» **AIM OF THE EXERCISE**: Could you write out the records below exactly as they appear?

>> BEGIN STORED RECORDS

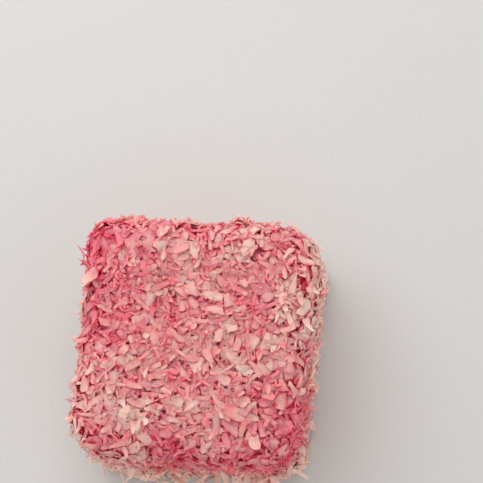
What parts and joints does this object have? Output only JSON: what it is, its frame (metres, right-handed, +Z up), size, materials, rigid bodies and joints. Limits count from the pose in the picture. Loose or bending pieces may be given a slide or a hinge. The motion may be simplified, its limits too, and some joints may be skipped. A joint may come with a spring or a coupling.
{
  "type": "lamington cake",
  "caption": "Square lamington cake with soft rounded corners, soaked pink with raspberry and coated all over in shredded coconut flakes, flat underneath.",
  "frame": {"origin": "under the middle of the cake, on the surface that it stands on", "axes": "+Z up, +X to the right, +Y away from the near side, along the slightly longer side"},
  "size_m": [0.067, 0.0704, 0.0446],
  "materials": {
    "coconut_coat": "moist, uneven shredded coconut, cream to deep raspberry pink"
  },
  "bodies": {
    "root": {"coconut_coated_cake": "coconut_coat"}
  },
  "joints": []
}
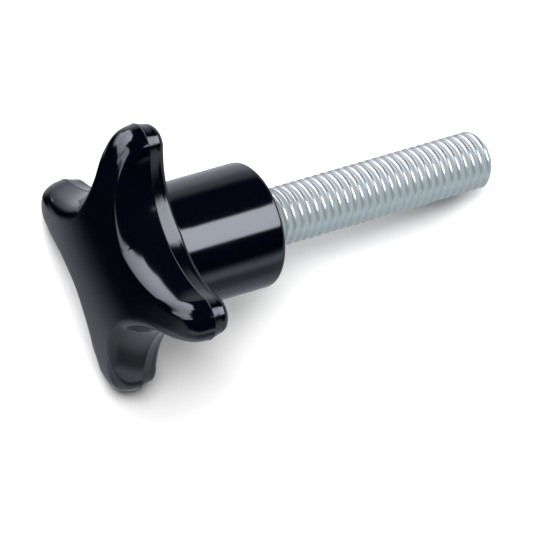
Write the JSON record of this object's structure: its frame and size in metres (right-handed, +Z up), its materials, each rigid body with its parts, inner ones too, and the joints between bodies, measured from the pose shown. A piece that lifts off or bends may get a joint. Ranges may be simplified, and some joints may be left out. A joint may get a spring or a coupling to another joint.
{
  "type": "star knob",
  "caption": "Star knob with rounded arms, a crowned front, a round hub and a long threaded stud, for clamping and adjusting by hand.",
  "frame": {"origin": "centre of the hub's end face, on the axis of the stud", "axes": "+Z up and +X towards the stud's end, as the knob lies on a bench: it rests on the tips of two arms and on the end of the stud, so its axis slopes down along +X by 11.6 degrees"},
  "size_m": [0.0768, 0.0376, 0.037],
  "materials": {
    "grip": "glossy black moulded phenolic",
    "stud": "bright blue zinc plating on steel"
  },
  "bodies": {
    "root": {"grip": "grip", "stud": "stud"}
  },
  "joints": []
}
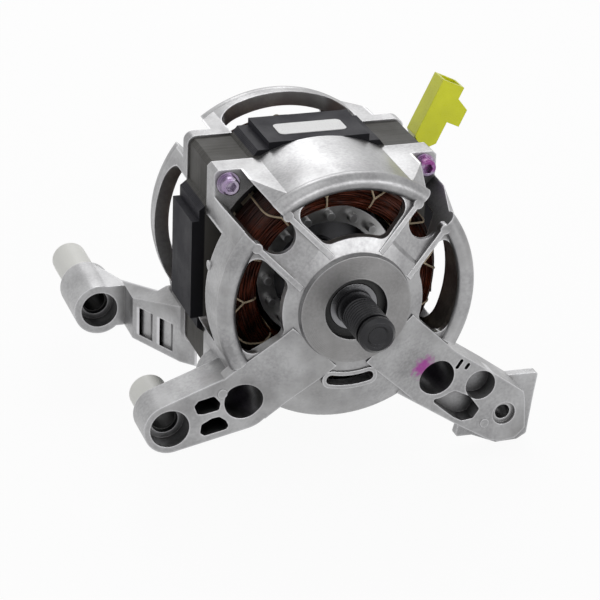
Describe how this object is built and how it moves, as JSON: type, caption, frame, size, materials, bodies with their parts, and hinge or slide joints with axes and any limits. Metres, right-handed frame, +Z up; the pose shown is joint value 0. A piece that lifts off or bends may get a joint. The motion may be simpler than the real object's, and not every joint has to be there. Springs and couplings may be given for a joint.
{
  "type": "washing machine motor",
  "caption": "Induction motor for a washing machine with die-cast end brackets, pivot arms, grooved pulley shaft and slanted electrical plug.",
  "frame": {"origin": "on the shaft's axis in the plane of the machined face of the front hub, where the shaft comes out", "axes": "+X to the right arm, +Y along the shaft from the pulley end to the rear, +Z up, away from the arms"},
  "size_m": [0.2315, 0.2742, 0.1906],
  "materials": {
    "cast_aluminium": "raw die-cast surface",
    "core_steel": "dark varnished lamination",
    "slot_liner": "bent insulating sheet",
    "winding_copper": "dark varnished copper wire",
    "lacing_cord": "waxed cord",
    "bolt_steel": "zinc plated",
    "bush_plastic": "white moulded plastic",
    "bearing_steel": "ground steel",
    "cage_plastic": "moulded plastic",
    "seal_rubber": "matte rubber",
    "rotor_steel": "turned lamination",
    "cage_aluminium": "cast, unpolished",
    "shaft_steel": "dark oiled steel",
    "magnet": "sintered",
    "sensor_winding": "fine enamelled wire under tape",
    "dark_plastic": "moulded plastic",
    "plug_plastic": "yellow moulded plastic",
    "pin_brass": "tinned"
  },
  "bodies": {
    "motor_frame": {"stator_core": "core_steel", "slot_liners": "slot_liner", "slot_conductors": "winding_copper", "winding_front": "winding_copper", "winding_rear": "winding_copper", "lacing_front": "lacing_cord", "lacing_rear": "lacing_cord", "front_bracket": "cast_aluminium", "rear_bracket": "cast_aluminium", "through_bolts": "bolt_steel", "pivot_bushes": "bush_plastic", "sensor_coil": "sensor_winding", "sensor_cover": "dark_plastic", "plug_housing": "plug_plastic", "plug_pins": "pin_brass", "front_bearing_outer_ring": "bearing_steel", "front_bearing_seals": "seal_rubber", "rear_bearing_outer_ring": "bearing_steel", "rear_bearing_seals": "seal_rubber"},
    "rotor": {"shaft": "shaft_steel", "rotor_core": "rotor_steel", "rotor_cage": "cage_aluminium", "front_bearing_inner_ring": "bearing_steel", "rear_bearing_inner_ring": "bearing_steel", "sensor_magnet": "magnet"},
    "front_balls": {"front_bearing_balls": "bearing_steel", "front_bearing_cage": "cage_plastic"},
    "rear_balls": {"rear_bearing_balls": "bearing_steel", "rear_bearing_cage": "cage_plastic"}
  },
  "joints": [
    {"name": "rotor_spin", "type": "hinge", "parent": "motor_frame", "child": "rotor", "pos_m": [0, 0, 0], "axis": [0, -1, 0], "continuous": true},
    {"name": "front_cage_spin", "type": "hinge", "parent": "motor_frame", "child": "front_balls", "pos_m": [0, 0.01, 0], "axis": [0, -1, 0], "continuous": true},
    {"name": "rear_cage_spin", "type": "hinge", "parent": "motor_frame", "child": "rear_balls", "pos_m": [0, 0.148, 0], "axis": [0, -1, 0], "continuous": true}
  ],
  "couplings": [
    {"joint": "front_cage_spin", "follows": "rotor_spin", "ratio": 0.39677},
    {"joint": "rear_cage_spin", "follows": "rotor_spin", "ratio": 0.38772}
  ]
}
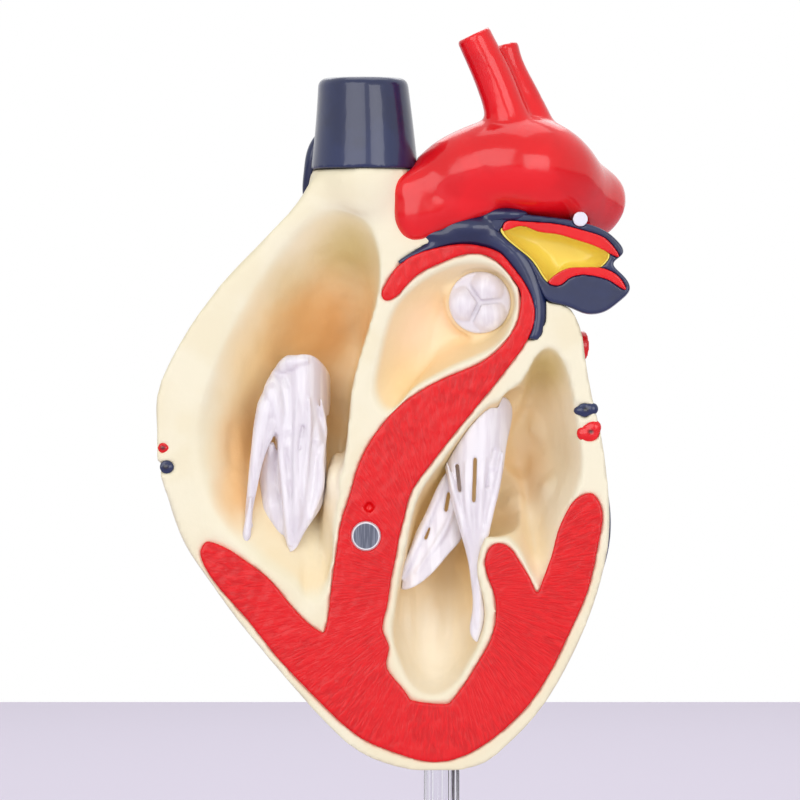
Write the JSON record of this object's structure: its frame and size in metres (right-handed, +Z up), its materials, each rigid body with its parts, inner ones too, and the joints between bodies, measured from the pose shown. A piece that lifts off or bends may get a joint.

>> END STORED RECORDS

» **REPLY TO THE EXERCISE**:
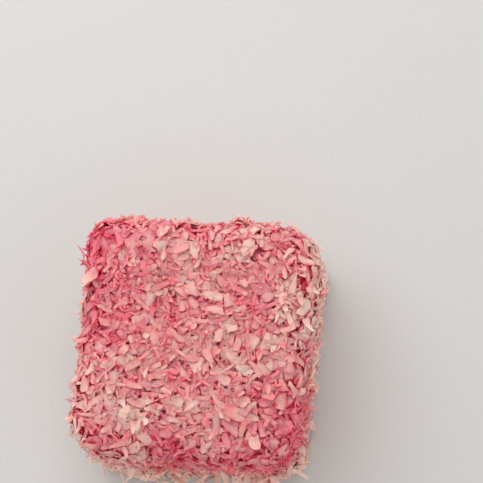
What parts and joints does this object have? Output only JSON: what it is, its frame (metres, right-handed, +Z up), size, materials, rigid bodies and joints. Limits count from the pose in the picture. Loose or bending pieces may be given a slide or a hinge. The motion may be simplified, its limits too, and some joints may be skipped. A joint may come with a spring or a coupling.
{
  "type": "lamington cake",
  "caption": "Square lamington cake with soft rounded corners, soaked pink with raspberry and coated all over in shredded coconut flakes, flat underneath.",
  "frame": {"origin": "under the middle of the cake, on the surface that it stands on", "axes": "+Z up, +X to the right, +Y away from the near side, along the slightly longer side"},
  "size_m": [0.067, 0.0704, 0.0446],
  "materials": {
    "coconut_coat": "moist, uneven shredded coconut, cream to deep raspberry pink"
  },
  "bodies": {
    "root": {"coconut_coated_cake": "coconut_coat"}
  },
  "joints": []
}
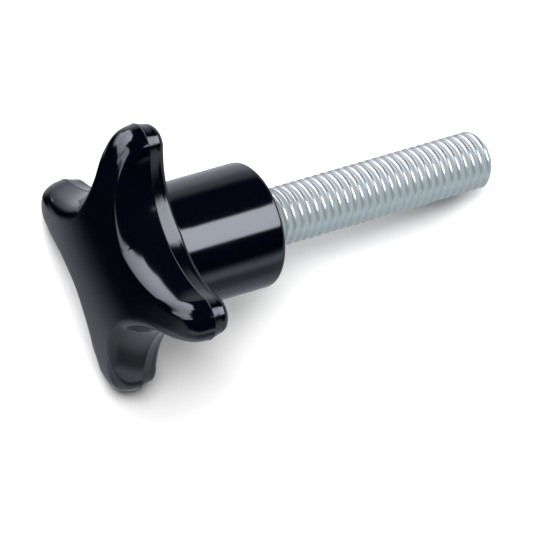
Write the JSON record of this object's structure: its frame and size in metres (right-handed, +Z up), its materials, each rigid body with its parts, inner ones too, and the joints between bodies, measured from the pose shown. A piece that lifts off or bends may get a joint. Ranges may be simplified, and some joints may be left out. A joint may get a spring or a coupling to another joint.
{
  "type": "star knob",
  "caption": "Star knob with rounded arms, a crowned front, a round hub and a long threaded stud, for clamping and adjusting by hand.",
  "frame": {"origin": "centre of the hub's end face, on the axis of the stud", "axes": "+Z up and +X towards the stud's end, as the knob lies on a bench: it rests on the tips of two arms and on the end of the stud, so its axis slopes down along +X by 11.6 degrees"},
  "size_m": [0.0768, 0.0376, 0.037],
  "materials": {
    "grip": "glossy black moulded phenolic",
    "stud": "bright blue zinc plating on steel"
  },
  "bodies": {
    "root": {"grip": "grip", "stud": "stud"}
  },
  "joints": []
}
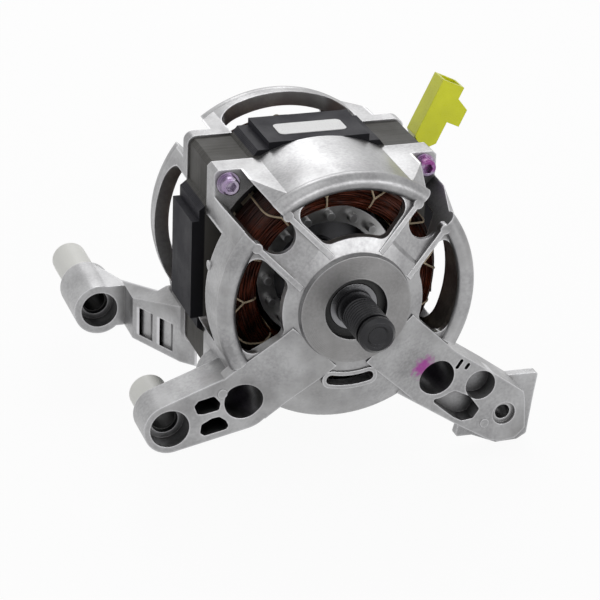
Describe how this object is built and how it moves, as JSON: type, caption, frame, size, materials, bodies with their parts, and hinge or slide joints with axes and any limits. Metres, right-handed frame, +Z up; the pose shown is joint value 0. A piece that lifts off or bends may get a joint. The motion may be simpler than the real object's, and not every joint has to be there. Springs and couplings may be given for a joint.
{
  "type": "washing machine motor",
  "caption": "Induction motor for a washing machine with die-cast end brackets, pivot arms, grooved pulley shaft and slanted electrical plug.",
  "frame": {"origin": "on the shaft's axis in the plane of the machined face of the front hub, where the shaft comes out", "axes": "+X to the right arm, +Y along the shaft from the pulley end to the rear, +Z up, away from the arms"},
  "size_m": [0.2315, 0.2742, 0.1906],
  "materials": {
    "cast_aluminium": "raw die-cast surface",
    "core_steel": "dark varnished lamination",
    "slot_liner": "bent insulating sheet",
    "winding_copper": "dark varnished copper wire",
    "lacing_cord": "waxed cord",
    "bolt_steel": "zinc plated",
    "bush_plastic": "white moulded plastic",
    "bearing_steel": "ground steel",
    "cage_plastic": "moulded plastic",
    "seal_rubber": "matte rubber",
    "rotor_steel": "turned lamination",
    "cage_aluminium": "cast, unpolished",
    "shaft_steel": "dark oiled steel",
    "magnet": "sintered",
    "sensor_winding": "fine enamelled wire under tape",
    "dark_plastic": "moulded plastic",
    "plug_plastic": "yellow moulded plastic",
    "pin_brass": "tinned"
  },
  "bodies": {
    "motor_frame": {"stator_core": "core_steel", "slot_liners": "slot_liner", "slot_conductors": "winding_copper", "winding_front": "winding_copper", "winding_rear": "winding_copper", "lacing_front": "lacing_cord", "lacing_rear": "lacing_cord", "front_bracket": "cast_aluminium", "rear_bracket": "cast_aluminium", "through_bolts": "bolt_steel", "pivot_bushes": "bush_plastic", "sensor_coil": "sensor_winding", "sensor_cover": "dark_plastic", "plug_housing": "plug_plastic", "plug_pins": "pin_brass", "front_bearing_outer_ring": "bearing_steel", "front_bearing_seals": "seal_rubber", "rear_bearing_outer_ring": "bearing_steel", "rear_bearing_seals": "seal_rubber"},
    "rotor": {"shaft": "shaft_steel", "rotor_core": "rotor_steel", "rotor_cage": "cage_aluminium", "front_bearing_inner_ring": "bearing_steel", "rear_bearing_inner_ring": "bearing_steel", "sensor_magnet": "magnet"},
    "front_balls": {"front_bearing_balls": "bearing_steel", "front_bearing_cage": "cage_plastic"},
    "rear_balls": {"rear_bearing_balls": "bearing_steel", "rear_bearing_cage": "cage_plastic"}
  },
  "joints": [
    {"name": "rotor_spin", "type": "hinge", "parent": "motor_frame", "child": "rotor", "pos_m": [0, 0, 0], "axis": [0, -1, 0], "continuous": true},
    {"name": "front_cage_spin", "type": "hinge", "parent": "motor_frame", "child": "front_balls", "pos_m": [0, 0.01, 0], "axis": [0, -1, 0], "continuous": true},
    {"name": "rear_cage_spin", "type": "hinge", "parent": "motor_frame", "child": "rear_balls", "pos_m": [0, 0.148, 0], "axis": [0, -1, 0], "continuous": true}
  ],
  "couplings": [
    {"joint": "front_cage_spin", "follows": "rotor_spin", "ratio": 0.39677},
    {"joint": "rear_cage_spin", "follows": "rotor_spin", "ratio": 0.38772}
  ]
}
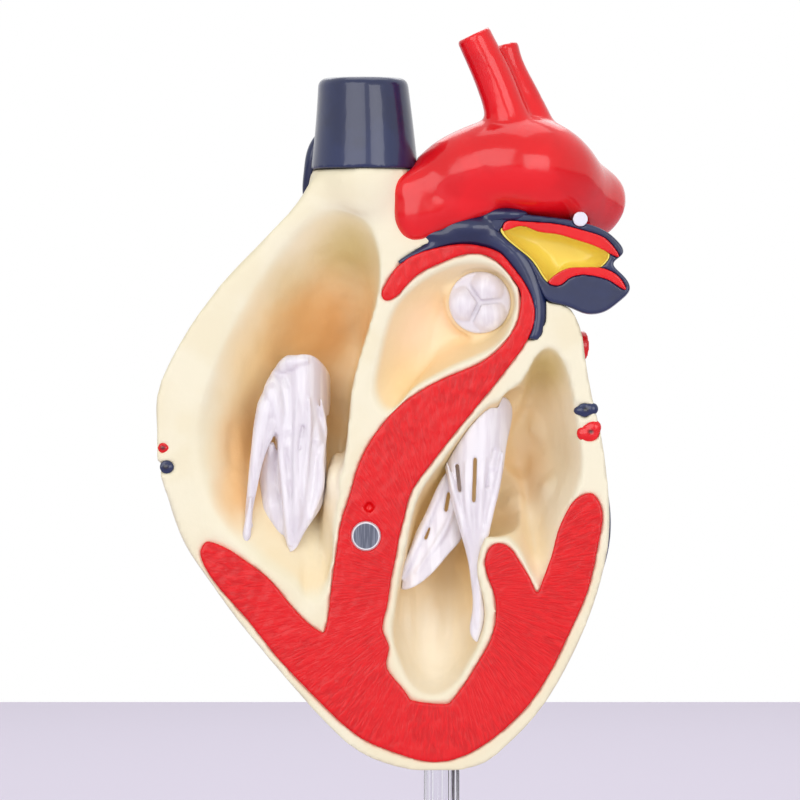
Write the JSON record of this object's structure: its frame and size in metres (right-handed, +Z up), its materials, each rigid body with its parts, inner ones too, and the joints between bodies, measured from the pose shown. A piece that lifts off or bends may get a joint.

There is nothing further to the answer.